== Data for this task

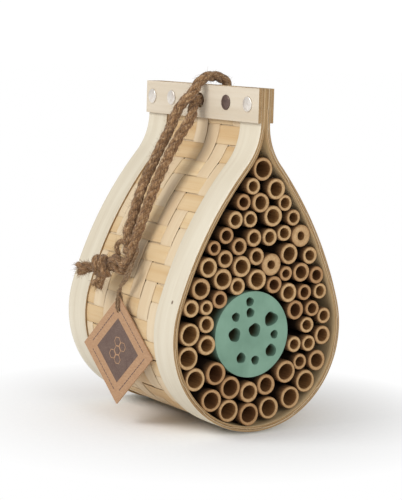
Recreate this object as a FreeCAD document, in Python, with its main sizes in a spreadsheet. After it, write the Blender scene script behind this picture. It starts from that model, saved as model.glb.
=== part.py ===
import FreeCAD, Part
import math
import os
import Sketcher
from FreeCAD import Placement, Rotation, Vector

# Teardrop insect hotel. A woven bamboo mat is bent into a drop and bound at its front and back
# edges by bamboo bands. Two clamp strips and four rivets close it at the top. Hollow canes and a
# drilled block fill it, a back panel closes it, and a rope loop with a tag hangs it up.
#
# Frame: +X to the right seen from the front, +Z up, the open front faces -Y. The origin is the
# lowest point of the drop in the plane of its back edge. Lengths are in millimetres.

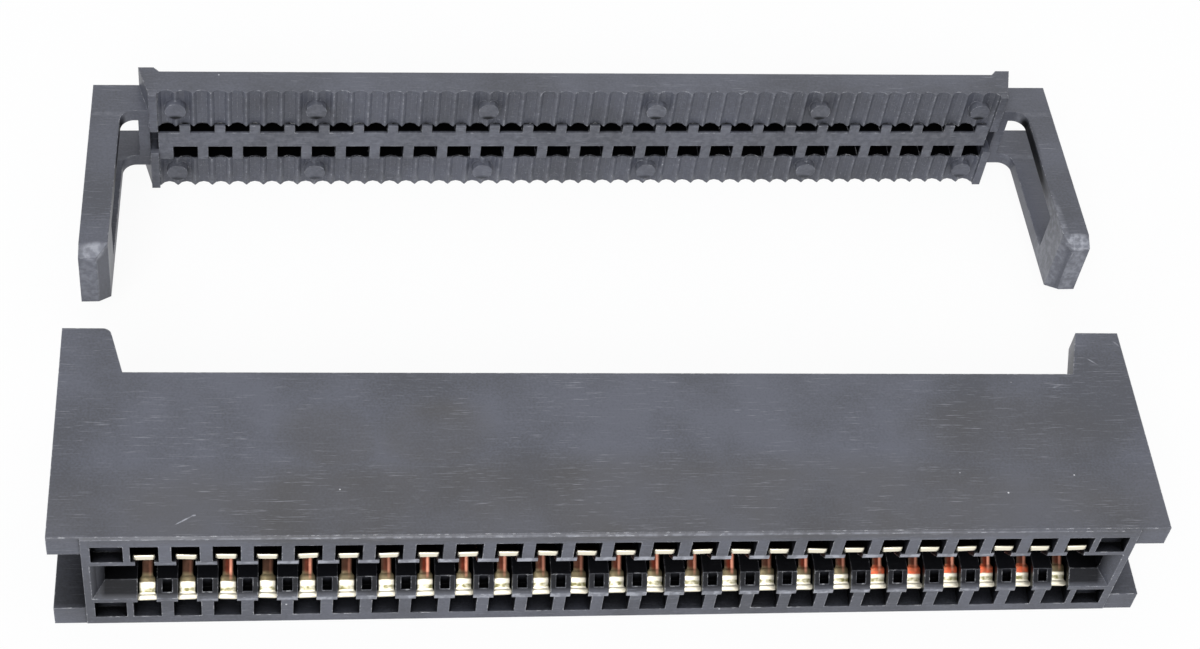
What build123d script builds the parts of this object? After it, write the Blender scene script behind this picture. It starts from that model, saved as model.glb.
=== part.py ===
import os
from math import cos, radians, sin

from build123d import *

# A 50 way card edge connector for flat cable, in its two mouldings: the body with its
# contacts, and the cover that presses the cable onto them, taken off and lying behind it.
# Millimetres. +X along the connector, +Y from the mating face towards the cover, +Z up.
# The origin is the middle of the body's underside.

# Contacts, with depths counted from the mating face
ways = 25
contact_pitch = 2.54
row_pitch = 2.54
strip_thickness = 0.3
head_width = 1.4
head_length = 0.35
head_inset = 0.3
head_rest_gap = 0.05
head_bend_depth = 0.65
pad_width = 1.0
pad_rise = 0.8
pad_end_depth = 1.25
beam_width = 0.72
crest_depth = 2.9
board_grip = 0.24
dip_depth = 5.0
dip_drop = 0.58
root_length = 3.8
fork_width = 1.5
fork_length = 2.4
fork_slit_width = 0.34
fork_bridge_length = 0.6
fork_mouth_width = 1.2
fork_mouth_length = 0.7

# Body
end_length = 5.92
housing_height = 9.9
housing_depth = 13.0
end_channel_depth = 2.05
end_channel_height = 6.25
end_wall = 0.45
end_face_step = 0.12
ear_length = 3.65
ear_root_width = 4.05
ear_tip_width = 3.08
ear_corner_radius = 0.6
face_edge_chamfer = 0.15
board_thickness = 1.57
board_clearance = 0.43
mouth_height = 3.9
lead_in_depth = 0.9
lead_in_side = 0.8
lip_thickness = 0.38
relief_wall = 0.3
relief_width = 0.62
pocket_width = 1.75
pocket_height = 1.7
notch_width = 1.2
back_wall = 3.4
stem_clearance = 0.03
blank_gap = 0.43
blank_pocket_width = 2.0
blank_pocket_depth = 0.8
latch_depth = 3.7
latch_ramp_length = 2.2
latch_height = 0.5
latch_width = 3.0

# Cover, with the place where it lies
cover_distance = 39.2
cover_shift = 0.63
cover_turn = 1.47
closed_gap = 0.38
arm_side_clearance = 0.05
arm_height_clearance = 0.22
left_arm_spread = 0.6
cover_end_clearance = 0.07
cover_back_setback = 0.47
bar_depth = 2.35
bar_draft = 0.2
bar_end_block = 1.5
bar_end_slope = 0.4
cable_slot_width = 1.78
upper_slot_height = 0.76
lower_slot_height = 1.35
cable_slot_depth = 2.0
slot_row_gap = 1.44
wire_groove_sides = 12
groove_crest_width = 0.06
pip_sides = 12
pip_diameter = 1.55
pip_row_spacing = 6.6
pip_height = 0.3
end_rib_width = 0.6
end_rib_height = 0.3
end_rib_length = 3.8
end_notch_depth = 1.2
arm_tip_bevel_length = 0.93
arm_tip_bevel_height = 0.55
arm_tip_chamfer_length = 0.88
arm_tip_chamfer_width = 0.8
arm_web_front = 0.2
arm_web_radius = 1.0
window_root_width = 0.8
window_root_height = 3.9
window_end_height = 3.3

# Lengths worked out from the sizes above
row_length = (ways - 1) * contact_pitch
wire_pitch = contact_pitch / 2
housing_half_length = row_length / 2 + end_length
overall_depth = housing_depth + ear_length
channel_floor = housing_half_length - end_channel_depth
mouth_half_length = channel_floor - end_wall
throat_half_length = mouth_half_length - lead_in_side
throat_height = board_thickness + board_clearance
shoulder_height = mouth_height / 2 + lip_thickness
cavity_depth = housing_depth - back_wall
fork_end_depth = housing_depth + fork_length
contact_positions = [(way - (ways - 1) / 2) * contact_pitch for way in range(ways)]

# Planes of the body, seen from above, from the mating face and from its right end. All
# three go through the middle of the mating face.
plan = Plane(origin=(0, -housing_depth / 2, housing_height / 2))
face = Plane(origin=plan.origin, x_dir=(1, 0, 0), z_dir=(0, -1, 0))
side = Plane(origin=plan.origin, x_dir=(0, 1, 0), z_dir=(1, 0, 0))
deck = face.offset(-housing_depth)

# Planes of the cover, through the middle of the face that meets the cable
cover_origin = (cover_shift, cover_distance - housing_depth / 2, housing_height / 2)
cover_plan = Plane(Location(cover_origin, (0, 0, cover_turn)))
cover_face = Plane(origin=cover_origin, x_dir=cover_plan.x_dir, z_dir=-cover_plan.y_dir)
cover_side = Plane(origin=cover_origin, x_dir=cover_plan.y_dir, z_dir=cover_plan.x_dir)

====
== Data for this task

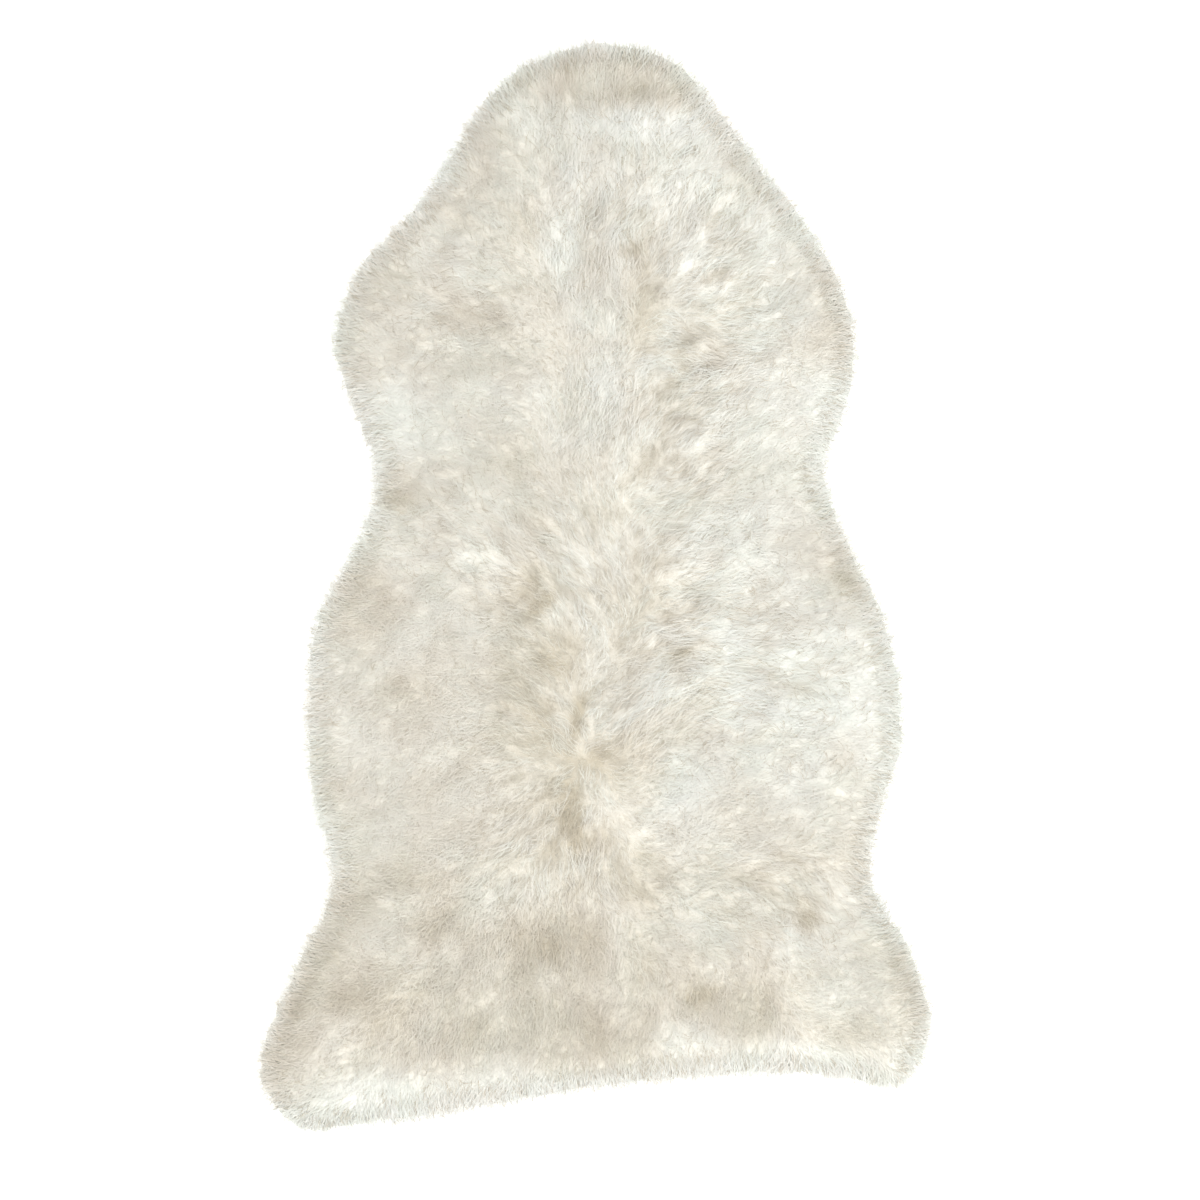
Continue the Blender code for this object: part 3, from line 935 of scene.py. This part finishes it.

====

[What to work on]
Give again only the lines that run from the line with "Recreate this object" to the line with "from FreeCAD import". Include both of those lines exactly as written.

[The result]
Recreate this object as a FreeCAD document, in Python, with its main sizes in a spreadsheet. After it, write the Blender scene script behind this picture. It starts from that model, saved as model.glb.
=== part.py ===
import FreeCAD, Part
import math
import os
import Sketcher
from FreeCAD import Placement, Rotation, Vector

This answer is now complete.